┏━━

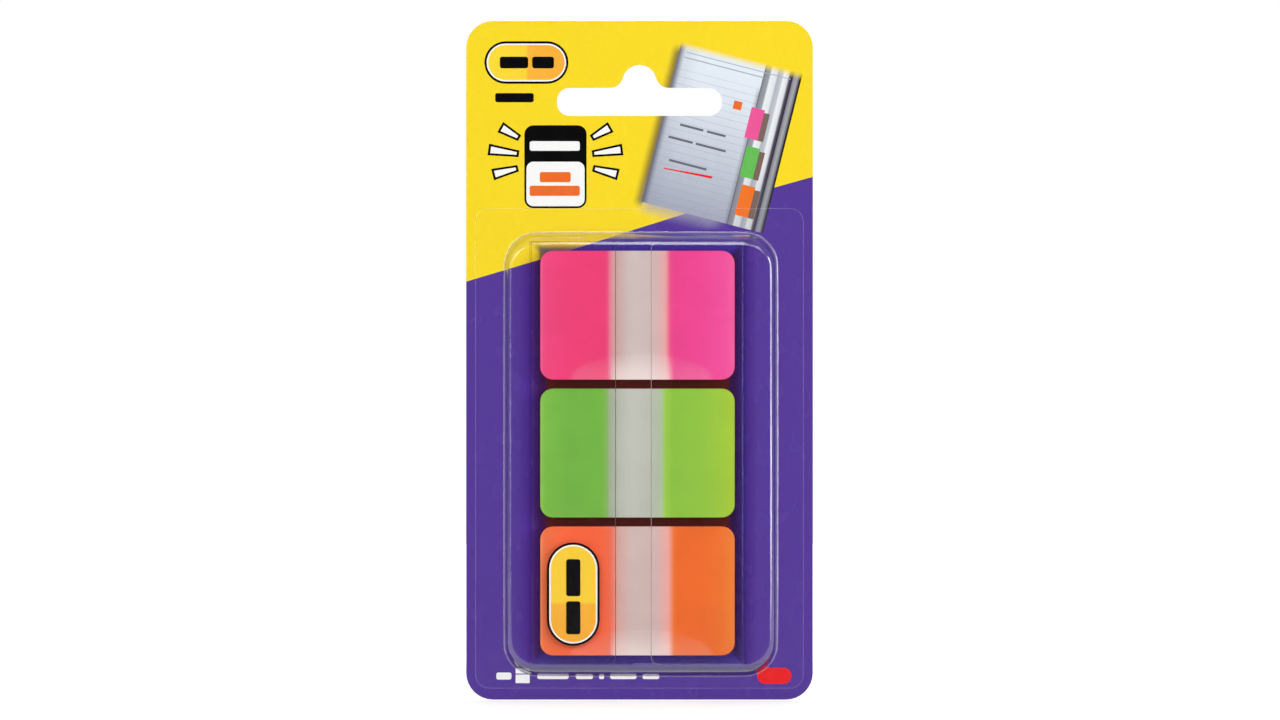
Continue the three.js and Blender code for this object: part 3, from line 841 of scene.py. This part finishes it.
dress("backing_card", board_stock())
dress("print_purple", purple_ink())
dress("print_yellow", yellow_ink())
dress("picture_page", page_ink())
LEAF_BANDS = [
    (0.0, "50525C"), (0.05, "8A8E98"), (0.2, "9DA1AA"), (0.25, "EDF1F5"), (0.44, "E3E8ED"),
    (0.5, "B2B7C1"), (0.64, "C3C8D0"), (0.7, "F1F4F7"), (0.84, "DFE3E8"), (0.9, "5A5563"),
    (1.0, "2C2035"),
]
COVER_BANDS = [
    (0.0, "33283B"), (0.12, "8C8E96"), (0.45, "A9ABB1"), (0.72, "74757D"), (0.84, "18151C"),
    (1.0, "0D0B11"),
]
leaves_ink = banded_ink("ink_leaves_picture", PICTURE_PAGE, PICTURE_LEAVES, LEAF_BANDS)
cover_ink = banded_ink("ink_cover_picture", PICTURE_PAGE + PICTURE_LEAVES, PICTURE_COVER, COVER_BANDS)
dress("picture_leaves", leaves_ink)
dress("picture_cover", cover_ink)
dress("badge_frame", black)
dress("badge_window", white)
dress("emblem_rim", black)
EMBLEM_STOPS = [(-30.2, "FFE03A"), (-22.5, "FFD83A"), (-21.9, "FDB83E"), (-14.5, "FCB23A")]
dress("emblem_face", graded_ink("ink_emblem_face", "X", EMBLEM_STOPS))
dress("red_mark", red)
dress("label_rim", black)
LABEL_STOPS = [(-114.6, "FCB138"), (-106.6, "FDB83E"), (-106.0, "FFD441"), (-95.0, "FFD23F")]
dress("label_face", graded_ink("ink_label_face", "Z", LABEL_STOPS))
dress("picture_tab_pink", ink("ink_picture_pink", "EE5A9B"))
dress("picture_tab_green", ink("ink_picture_green", "68C05A"))
dress("picture_tab_orange", ink("ink_picture_orange", "F4782C"))

for pad in PAD_TINTS:
    inner = {end: inner_tab_material(pad, end) for end in ("left", "right")}
    for number in range(1, TABS_PER_PAD):
        dress(f"{pad}_tab_{number:02d}", inner["left" if number % 2 == 0 else "right"])
    dress(f"{pad}_tab_{TABS_PER_PAD:02d}", front_film_material(pad))
    dress(f"{pad}_coat_front", coat_material(f"coat_{pad}_front", pad, "left"))
    dress(f"{pad}_coat_behind", coat_material(f"coat_{pad}_behind", pad, "right"))

# The blister's film gets a painted highlight along the foot of its dome.
blister_film = clear_film(
    "clear_blister",
    reflectance=0.008,
    shine=0.9,
    wave=0.006,
    edge_tint=(0.78, 0.76, 0.85, 1.0),
    foot_highlight=0.32,
)
sleeve_film = clear_film(
    "clear_sleeve", reflectance=0.006, shine=0.07, wave=0.01, edge_tint=(0.6, 0.56, 0.62, 1.0)
)
blister = dress("blister", blister_film)
sleeve = dress("dispenser_sleeve", sleeve_film)
cut_edge(blister, sheet_edge("blister_edge", [(-40.0, "E4E0EE"), (40.0, "D8D2E8")], 0.1))
# Painted shade and painted light on the sleeve's cut edges: dark left of the flaps' middle, light right of
# it.
cut_edge(sleeve, sheet_edge("sleeve_edge", [(-1.3, "4E3E3C"), (-1.1, "A39792")], 0.66, flap=True))
soften_shoulders(blister)
clear_of_print(sleeve)
for film in (blister, sleeve):
    film.visible_shadow = False
    film.visible_diffuse = False

# Print marks: plain bars and strokes

BAR_RADIUS = 0.4
WIDE_BAR_RADIUS = 0.5


def printed(name, outlines, material):
    return plates(name, outlines, PRINT_FRONT, MARK_FRONT, material)


printed("badge_title_bar", [rounded(-21.7, -11.8, -15.1, -17.0, BAR_RADIUS)], white)
printed(
    "badge_note_bars",
    [rounded(-19.7, -13.6, -21.2, -23.2, BAR_RADIUS), rounded(-21.7, -11.8, -23.9, -25.9, BAR_RADIUS)],
    orange,
)
printed("heading_bar", [rounded(-28.5, -20.9, -5.6, -7.4, BAR_RADIUS)], black)
band(
    "emblem_border",
    rounded(-30.2, -14.5, 4.2, -3.3, 3.75, 10),
    rounded(-29.9, -14.8, 3.9, -3.0, 3.45, 10),
    PRINT_FRONT,
    MARK_FRONT,
    white,
)
printed(
    "emblem_bars",
    [rounded(-27.6, -22.0, 1.6, -0.7, WIDE_BAR_RADIUS), rounded(-21.2, -16.9, 1.6, -0.7, WIDE_BAR_RADIUS)],
    black,
)

RAY_BORDER = 0.45
RAY_FACE_THICKNESS = 0.015
ray_edges, ray_faces = [], []
for angle, near, far in ((150, 8.2, 12.6), (172, 7.3, 13.4), (194, 7.6, 12.8)):
    direction = Vector((math.cos(math.radians(angle)), math.sin(math.radians(angle))))
    centre = Vector(BADGE_MIDDLE)
    edge = stroke(centre + direction * near, centre + direction * far, 1.3, 2.3)
    face_near = centre + direction * (near + RAY_BORDER)
    face_far = centre + direction * (far - RAY_BORDER)
    face = stroke(face_near, face_far, 0.55, 1.35)
    ray_edges += [edge, mirrored(edge, BADGE_MIDDLE[0])]
    ray_faces += [face, mirrored(face, BADGE_MIDDLE[0])]
printed("badge_ray_edges", ray_edges, black)
plates("badge_ray_faces", ray_faces, MARK_FRONT, MARK_FRONT + RAY_FACE_THICKNESS, white)

printed("count_bar", [rounded(-28.3, -25.3, -120.1, -121.5, BAR_RADIUS)], white)
printed(
    "count_icon",
    [rounded(-24.5, -21.7, -119.3, -120.3, 0.1), rounded(-24.5, -21.7, -120.5, -122.2, 0.1)],
    white,
)
printed(
    "size_bars",
    [
        rounded(-20.2, -14.0, -120.1, -121.4, BAR_RADIUS),
        rounded(-12.6, -9.2, -120.3, -121.4, BAR_RADIUS),
        rounded(-8.0, -7.0, -120.3, -121.4, 0.3),
        rounded(-5.8, -0.6, -120.1, -121.4, BAR_RADIUS),
        rounded(0.6, 3.9, -120.3, -121.4, BAR_RADIUS),
    ],
    white,
)

# The printed picture: page edges, a few plain written lines and the shadows of its tabs

printed(
    "picture_page_edges",
    [leaning_box(1.4, 22.0, 1.5, 1.66), leaning_box(1.2, 17.0, 2.5, 2.72)],
    pale_grey,
)
LINE_WEIGHT = 0.42
LINES = ((3.6, 8.2, 15.1), (8.9, 12.6, 15.1), (2.0, 6.8, 17.9), (7.4, 13.3, 17.9), (3.2, 10.6, 22.2))
lines = [leaning_box(start, end, down, down + LINE_WEIGHT) for start, end, down in LINES]
printed("picture_written_lines", lines, grey)
underline = stroke(leaning(2.6, 24.2), leaning(12.0, 23.6), 0.2, 0.45)
printed("picture_underline", [underline], red)
printed("picture_date", [leaning_box(12.6, 14.2, 8.2, 9.8)], orange)
SHADOW_WIDTH = 1.1
SHADOW_HEIGHT = 5.5
SHADOW_FIRST = (PICTURE_PAGE + 1.9, 9.1)
SHADOW_STEP = (0.9, 7.4)
shadows = []
for index in range(3):
    left, top = (first + index * step for first, step in zip(SHADOW_FIRST, SHADOW_STEP))
    shadows.append(leaning_box(left, left + SHADOW_WIDTH, top, top + SHADOW_HEIGHT))
printed("picture_tab_shadows", shadows, brown)

# The oval label: a border inside its rim and two bars

LABEL_BORDER_INSET = 0.02
LABEL_BORDER_WIDTH = 0.3
LABEL_BAR_HALF_WIDTH = 1.4
LABEL_BARS = ((-97.6, -104.9), (-105.9, -112.4))

label_low, label_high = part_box("label_face")
label_left, label_right = label_low.x / MM, label_high.x / MM
label_bottom, label_top = label_low.z / MM, label_high.z / MM
label_radius = (label_right - label_left) / 2
label_back = -label_low.y / MM
label_front = label_back + MARK_THICKNESS


def label_outline(inset, radius):
    sides = (label_left + inset, label_right - inset, label_top - inset, label_bottom + inset)
    return rounded(*sides, radius, 12)


band(
    "label_border",
    label_outline(LABEL_BORDER_INSET, label_radius),
    label_outline(LABEL_BORDER_INSET + LABEL_BORDER_WIDTH, label_radius - LABEL_BORDER_WIDTH),
    label_back,
    label_front,
    white,
)
label_middle = (label_left + label_right) / 2
bar_sides = (label_middle - LABEL_BAR_HALF_WIDTH, label_middle + LABEL_BAR_HALF_WIDTH)
label_bars = [rounded(*bar_sides, top, bottom, WIDE_BAR_RADIUS) for top, bottom in LABEL_BARS]
plates("label_bars", label_bars, label_back, label_front, black)

# Floor, light and camera

FLOOR_GAP = 0.2
FLOOR_HEIGHT = bounds_at_start[0].z - FLOOR_GAP * MM
FLOOR_HALF_WIDTH = 1.0
FLOOR_NEAR = -0.25
FLOOR_FAR = 1.2
FLOOR_LIFT = (0.4, 1.0)
FLOOR_LIFT_REACH = (150.0, 270.0)
FLOOR_IN_GLOSS = 0.9
ROOM_FRONT = 0.22
ROOM_BACK = 0.9
ROOM_TURN = (-0.2, 0.5)


def emission(shader, strength):
    return shader.node("Emission", {"Color": WHITE_LIGHT, "Strength": strength}).outputs[0]


def floor_material():
    """White paper that keeps the shadow near the object and turns plain white further off."""
    shader = Shader("floor_paper")
    place = shader.place()
    grain = shader.noise(place, 0.4, 3.0, 0.6)
    diffuse = shader.principled(
        {
            "Base Color": shader.mix(shader.vary(grain, 0.0, 1.0), colour("F4F4F3"), colour("EEEEEC")),
            "Roughness": shader.vary(grain, 0.85, 0.95),
            "Specular IOR Level": 0.1,
            "Normal": shader.bump(grain, 0.02, 0.3),
        }
    )
    reach = shader.node("VectorMath", {0: place}, operation="LENGTH").outputs["Value"]
    glow = emission(shader, shader.span(reach, *FLOOR_LIFT_REACH, *FLOOR_LIFT))
    lifted = shader.node("AddShader", {0: diffuse, 1: glow}).outputs[0]
    path = shader.node("LightPath")
    seen = shader.math("MAXIMUM", path.outputs["Is Camera Ray"], path.outputs["Is Transmission Ray"])
    surface = shader.node("MixShader", {0: seen, 1: diffuse, 2: lifted}).outputs[0]
    in_gloss = {0: path.outputs["Is Glossy Ray"], 1: surface, 2: emission(shader, FLOOR_IN_GLOSS)}
    return shader.finish(shader.node("MixShader", in_gloss).outputs[0])


floor_bm = bmesh.new()
floor_corners = [(side * FLOOR_HALF_WIDTH, FLOOR_NEAR) for side in (-1, 1)]
floor_corners += [(side * FLOOR_HALF_WIDTH, FLOOR_FAR) for side in (1, -1)]
floor_bm.faces.new([floor_bm.verts.new((x, y, FLOOR_HEIGHT)) for x, y in floor_corners])
floor_mesh = bpy.data.meshes.new("studio_floor")
floor_bm.to_mesh(floor_mesh)
floor_bm.free()
floor = bpy.data.objects.new("studio_floor", floor_mesh)
bpy.context.collection.objects.link(floor)
floor_mesh.materials.append(floor_material())


def make_world():
    """White for the eye, a dimmer room on the camera's side and a dim one in the gloss."""
    world = bpy.data.worlds.new("studio_room")
    bpy.context.scene.world = world
    world.use_nodes = True
    tree = world.node_tree
    tree.nodes.clear()

    def background(strength):
        return add_node(tree, "Background", {"Color": WHITE_LIGHT, "Strength": strength}).outputs[0]

    generated = add_node(tree, "TexCoord").outputs["Generated"]
    direction = add_node(tree, "SeparateXYZ", {0: generated}).outputs["Y"]
    behind = {"Value": direction, "From Min": ROOM_TURN[0], "From Max": ROOM_TURN[1]}
    behind.update({"To Min": ROOM_FRONT, "To Max": ROOM_BACK})
    strength = add_node(tree, "MapRange", behind, interpolation_type="SMOOTHSTEP").outputs[0]
    path = add_node(tree, "LightPath").outputs
    in_gloss = {0: path["Is Glossy Ray"], 1: background(strength), 2: background(ROOM_FRONT)}
    room = add_node(tree, "MixShader", in_gloss).outputs[0]
    rays = {0: path["Is Camera Ray"], 1: path["Is Transmission Ray"]}
    seen = add_node(tree, "Math", rays, operation="MAXIMUM").outputs[0]
    mixed = add_node(tree, "MixShader", {0: seen, 1: room, 2: background(1.0)}).outputs[0]
    add_node(tree, "OutputWorld", {"Surface": mixed})


make_world()

OBJECT_CENTRE = Vector((0.0, -0.003, -0.058))


def softbox(name, place, width, height, radiance):
    """A plain rectangular lamp that faces the object. Its place and size are in metres."""
    lamp = bpy.data.lights.new(name, "AREA")
    lamp.shape = "RECTANGLE"
    lamp.size = width
    lamp.size_y = height
    lamp.energy = radiance * math.pi * width * height
    holder = bpy.data.objects.new(name, lamp)
    holder.location = place
    aim = OBJECT_CENTRE - Vector(place)
    holder.rotation_euler = aim.to_track_quat("-Z", "Y").to_euler()
    bpy.context.collection.objects.link(holder)
    return holder


softbox("key_right", (0.95, -0.6, 0.0), 0.37, 0.9, 7.1)
softbox("key_top", (0.02, -0.62, 0.6), 0.1, 0.4, 4.5)
softbox("edge_left", (-0.95, -0.55, 0.15), 0.06, 0.9, 6.0)
softbox("fill_high", (0.35, -1.1, 0.7), 0.7, 0.5, 3.3)
softbox("fill_high_left", (-0.6, -1.1, 0.5), 0.6, 0.5, 3.8)
softbox("fill_back", (0.4, 0.9, 0.6), 0.6, 0.5, 1.4).visible_glossy = False

scene = bpy.context.scene
scene.view_settings.view_transform = "Standard"

CAMERA_LENS = 200.0
CAMERA_SENSOR = 36.0
VIEW_WIDTH = 252.96
VIEW_CENTRE = (0.1, -58.34)
CAMERA_CLIP = (0.01, 100.0)
camera_data = bpy.data.cameras.new("camera")
camera_data.lens = CAMERA_LENS
camera_data.sensor_width = CAMERA_SENSOR
camera_data.clip_start, camera_data.clip_end = CAMERA_CLIP
camera = bpy.data.objects.new("camera", camera_data)
distance = VIEW_WIDTH * CAMERA_LENS / CAMERA_SENSOR
camera.location = (VIEW_CENTRE[0] * MM, -(distance + PRINT_FRONT) * MM, VIEW_CENTRE[1] * MM)
camera.rotation_euler = (math.pi / 2, 0.0, 0.0)
bpy.context.collection.objects.link(camera)
scene.camera = camera
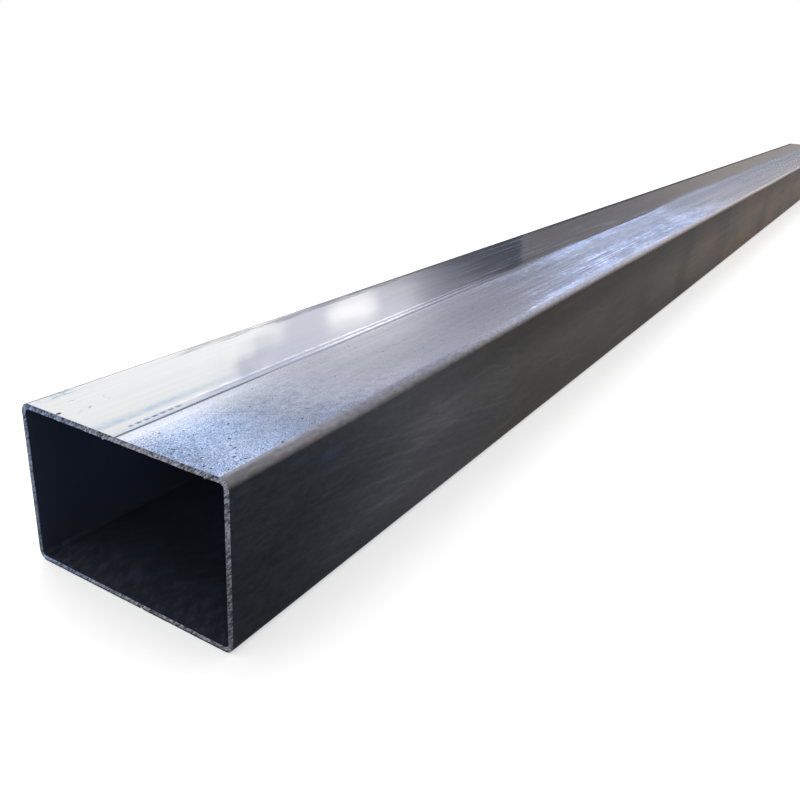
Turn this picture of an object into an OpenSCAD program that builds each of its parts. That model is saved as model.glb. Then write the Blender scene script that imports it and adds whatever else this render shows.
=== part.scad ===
// Rectangular structural steel tube, cold formed from strip and closed by one
// lengthwise weld, sawn square at both ends and lying on one of its wide faces.
// The tube runs along Y. The origin is under its middle, on the floor.

/* [Section] */
// Width of the section across its wide faces
tube_w = 150; // [90:1:200]
// Height of the section as it lies
tube_h = 100; // [60:1:150]
// Thickness of the wall all round
wall_t = 3.2; // [2:0.1:6]
// Inside radius of the four bends
bend_r = 2.8; // [1:0.1:8]

/* [Length] */
// Length between the two sawn ends
tube_l = 3000; // [500:10:6000]

/* [Weld seam] */
// Width of the planed strip along the weld on the top face
seam_w = 5; // [3:0.5:10]
// Depth of the planed strip below the top face
seam_d = 0.15; // [0.05:0.05:0.5]
// Distance of the strip from the middle of the top face, towards +X
seam_x = -2.5; // [-15:0.5:15]

/* [Hidden] */
// Bends are true arcs, drawn with this many sides in a preview
$fn = 96;
// How far a cut reaches past the face that it opens
overcut = 1;
// Outside radius of the bends
corner_r = bend_r + wall_t;
mill_steel = [0.36, 0.37, 0.41];

// Outline w wide and h high with four round corners, centred on X and standing on the X axis
module rounded_outline(w, h, r) {
    translate([-w / 2, r]) square([w, h - 2 * r]);
    translate([-w / 2 + r, 0]) square([w - 2 * r, h]);
    for (x = [-w / 2 + r, w / 2 - r], y = [r, h - r])
        translate([x, y]) circle(r = r);
}

// The strip that the scarfing tool planes off over the weld
module seam_cut() {
    translate([seam_x - seam_w / 2, tube_h - seam_d])
        square([seam_w, seam_d + overcut]);
}

module section() {
    difference() {
        rounded_outline(tube_w, tube_h, corner_r);
        translate([0, wall_t])
            rounded_outline(tube_w - 2 * wall_t, tube_h - 2 * wall_t, bend_r);
        seam_cut();
    }
}

module tube() {
    color(mill_steel)
        translate([0, tube_l / 2, 0])
            rotate([90, 0, 0])
                linear_extrude(height = tube_l)
                    section();
}

tube();
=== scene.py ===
"""Looks of a rectangular steel tube: its rolled skin, weld, sawn ends and bore, and the studio round it.

Laid out as a Blender add-on. Run as a script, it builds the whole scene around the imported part.
"""
import math

import bmesh
import bpy
from bpy.props import FloatProperty, FloatVectorProperty, IntProperty, PointerProperty
from mathutils import Matrix, Vector, noise


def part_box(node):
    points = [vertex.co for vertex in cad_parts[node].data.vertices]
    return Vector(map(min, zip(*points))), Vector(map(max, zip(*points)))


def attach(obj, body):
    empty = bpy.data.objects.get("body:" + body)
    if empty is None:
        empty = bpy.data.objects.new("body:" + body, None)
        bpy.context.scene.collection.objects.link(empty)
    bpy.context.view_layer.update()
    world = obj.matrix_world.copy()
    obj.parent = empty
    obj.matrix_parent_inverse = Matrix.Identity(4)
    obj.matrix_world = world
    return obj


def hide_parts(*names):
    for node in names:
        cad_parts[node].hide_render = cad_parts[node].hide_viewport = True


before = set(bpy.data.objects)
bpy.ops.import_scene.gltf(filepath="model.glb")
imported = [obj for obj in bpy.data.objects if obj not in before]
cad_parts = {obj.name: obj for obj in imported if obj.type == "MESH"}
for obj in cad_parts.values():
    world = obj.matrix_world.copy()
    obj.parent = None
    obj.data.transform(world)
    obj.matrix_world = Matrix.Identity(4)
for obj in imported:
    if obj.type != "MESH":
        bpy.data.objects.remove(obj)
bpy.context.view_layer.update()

bl_info = {
    "name": "Rectangular steel tube",
    "version": (1, 0, 0),
    "blender": (4, 5, 0),
    "location": "3D View > Sidebar > Steel tube",
    "description": "A welded rectangular steel tube with sawn ends, and a studio for it",
    "category": "Object",
}

NODE = "tube"
MM = 0.001
FRONT_LOW, BACK_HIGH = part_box(NODE)
WHOLE = BACK_HIGH - FRONT_LOW


# Sizes and colours

def size(name, description, default):
    return FloatProperty(name=name, description=description, default=default, unit="LENGTH", precision=5)


def colour(name, description, default):
    return FloatVectorProperty(name=name, description=description, default=default, subtype="COLOR",
                               min=0.0, max=1.0)


class STEELTUBE_PG_sizes(bpy.types.PropertyGroup):
    """Sizes of the tube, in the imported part's frame"""

    width: size("Width", "Outside width of the section", WHOLE.x)
    height: size("Height", "Outside height of the section", WHOLE.z)
    length: size("Length", "Length between the sawn ends", WHOLE.y)
    wall: size("Wall", "Thickness of the wall", 3.2 * MM)
    bend: size("Bend radius", "Inside radius of the four bends", 2.8 * MM)
    seam_left: size("Seam left", "Left edge of the planed strip over the weld", -5.0 * MM)
    seam_right: size("Seam right", "Right edge of the planed strip", 0.0)
    seam_depth: size("Seam depth", "Depth of the planed strip", 0.15 * MM)
    bend_steps: IntProperty(name="Bend steps", description="Facets round each bend", default=8, min=3, max=16)


class STEELTUBE_PG_colours(bpy.types.PropertyGroup):
    """Colours of the tube's finishes"""

    rolled: colour("Rolled skin", "Bright skin of the top face", (0.36, 0.37, 0.41))
    plain: colour("Plain skin", "Greyer skin behind the oil film", (0.362, 0.352, 0.362))
    faded: colour("Far skin", "Warmer skin at the far right", (0.54, 0.50, 0.46))
    film: colour("Oil film", "Bluish film at the front right", (0.243, 0.307, 0.440))
    thin_film: colour("Thin film", "The film near the right edge", (0.270, 0.315, 0.402))
    dull_film: colour("Dull film", "The film where it runs out", (0.192, 0.205, 0.245))
    haze: colour("Haze", "Scuffed patch right of the weld", (0.36, 0.40, 0.52))
    scuff: colour("Scuff", "Slanting scuffs and the haze's last bar", (0.60, 0.64, 0.74))
    frost: colour("Frost", "Brightest grains of the haze", (0.64, 0.69, 0.82))
    # Painted highlight: a bright strip on the top face beside the right bend
    edge_highlight: colour("Rubbed edge", "Worn skin beside the right bend", (0.62, 0.66, 0.77))
    blued: colour("Blued line", "Line beside the weld in the haze", (0.40, 0.50, 0.78))
    temper: colour("Temper blue", "Blue that the weld's heat left", (0.065, 0.175, 0.30))
    root: colour("Weld root", "Dark line along the weld", (0.050, 0.085, 0.15))
    # Painted highlights: bright lines beside the weld
    highlights: colour("Weld lips", "Bright beads beside the weld", (0.74, 0.73, 0.77))
    speck: colour("Speck", "Specks at the front right", (0.045, 0.085, 0.17))
    dirt: colour("Dirt", "Matt dirt on the top face", (0.020, 0.028, 0.045))
    scale: colour("Mill scale", "Dark skin of the sides and the underside", (0.050, 0.050, 0.056))
    old_scale: colour("Browner scale", "The scale further back", (0.0535, 0.0510, 0.0470))
    # Its darkness near the front end is partly painted shade
    blue_scale_and_shade: colour("Bluer scale", "The scale near the front end", (0.036, 0.044, 0.062))
    spot: colour("Blue spot", "Spot high on the right side", (0.040, 0.058, 0.100))
    bloom: colour("Rust bloom", "Brown that tints the scale", (0.100, 0.060, 0.036))
    bend: colour("Bend", "Rubbed skin of the upper bends", (0.23, 0.22, 0.23))
    far_bend: colour("Far bend", "Warmer skin further back", (0.255, 0.230, 0.212))
    grime: colour("Grime", "Matt dirt on the left bend", (0.022, 0.024, 0.030))
    sawn: colour("Sawn steel", "Cut steel of the ends", (0.150, 0.158, 0.190))
    # Bluer towards the left of the cut: partly the steel's own tint, partly a painted reflection of the sky
    blue_cut_and_sky: colour("Tinted cut", "Bluer steel at the left of the cut", (0.115, 0.150, 0.235))
    # Partly painted shade: darker than the scale outside
    bore: colour("Bore", "Dark inside of the tube", (0.015, 0.023, 0.048))
    bore_floor: colour("Bore floor", "Greyer skin low in the bore", (0.026, 0.028, 0.036))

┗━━

> [Given problem] Exactly those lines that run from the line with "for (x = [-w" through the line with "before = set(bpy.data.objects)" are to be reproduced; both end lines belong to the range.

> [Exercise solution]
    for (x = [-w / 2 + r, w / 2 - r], y = [r, h - r])
        translate([x, y]) circle(r = r);
}

// The strip that the scarfing tool planes off over the weld
module seam_cut() {
    translate([seam_x - seam_w / 2, tube_h - seam_d])
        square([seam_w, seam_d + overcut]);
}

module section() {
    difference() {
        rounded_outline(tube_w, tube_h, corner_r);
        translate([0, wall_t])
            rounded_outline(tube_w - 2 * wall_t, tube_h - 2 * wall_t, bend_r);
        seam_cut();
    }
}

module tube() {
    color(mill_steel)
        translate([0, tube_l / 2, 0])
            rotate([90, 0, 0])
                linear_extrude(height = tube_l)
                    section();
}

tube();
=== scene.py ===
"""Looks of a rectangular steel tube: its rolled skin, weld, sawn ends and bore, and the studio round it.

Laid out as a Blender add-on. Run as a script, it builds the whole scene around the imported part.
"""
import math

import bmesh
import bpy
from bpy.props import FloatProperty, FloatVectorProperty, IntProperty, PointerProperty
from mathutils import Matrix, Vector, noise


def part_box(node):
    points = [vertex.co for vertex in cad_parts[node].data.vertices]
    return Vector(map(min, zip(*points))), Vector(map(max, zip(*points)))


def attach(obj, body):
    empty = bpy.data.objects.get("body:" + body)
    if empty is None:
        empty = bpy.data.objects.new("body:" + body, None)
        bpy.context.scene.collection.objects.link(empty)
    bpy.context.view_layer.update()
    world = obj.matrix_world.copy()
    obj.parent = empty
    obj.matrix_parent_inverse = Matrix.Identity(4)
    obj.matrix_world = world
    return obj


def hide_parts(*names):
    for node in names:
        cad_parts[node].hide_render = cad_parts[node].hide_viewport = True


before = set(bpy.data.objects)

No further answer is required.